A term covering a number of changes in Western Christianity (Europe) between the 14th and 17th centuries, resulting in the split in Christianity between Roman Catholicism and Protestantism. The Reformation, widely conceived, was a reaction against the hierarchical and legalistic structures of the Papacy and the Roman Catholic Church. Reformers rallied against the Roman Catholic Church's dogmatic theology, economic and religious exploitation of the common masses, and colonialization and conquest of indigenous peoples. Most fundamentally, the Reformation challenged the Papacy's claims of divine authorization and infallibility.

One particularly well-known Catholic method of exploitation in the Middle Ages was the practice of selling indulgences, a monetary payment of penalty which, supposedly, absolved one of past sins and/or released one from purgatory after death. It was the selling of indulgences that led the Reformer Martin Luther to post his famous 95 Theses - a document challenging Roman Catholic authority in theological matters, including indulgences and many others. Luther's opposition to the selling of indulgences was not new, however. In most of the Reformation movements stress lay not upon new understandings or doctrines, but on a return to the more authentic and original excellence of tradition.

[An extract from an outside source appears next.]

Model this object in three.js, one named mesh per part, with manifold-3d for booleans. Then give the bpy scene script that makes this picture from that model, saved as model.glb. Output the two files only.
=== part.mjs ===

Luther, one of the main Protestant Reformers, eventually arrived at the conclusion that divine relationship and salvation come by grace through faith, not by good works, belief in dogma, or economic propitiation. One's relationship to the divine is initiated by God, and one can only participate in this relationship by remaining open to it. Therefore, Luther's theology placed him in square opposition to the Roman Catholic practice of selling indulgences.

The Roman Catholic emphasis on the acceptance and adherence to its dogma exemplifies its legalistic bent, while for the Protestant Reformers it is just this legalism which cuts one off from the Good News of the Gospel. Therefore, Protestant Reformers tended to give primacy to the New Testament and Scripture.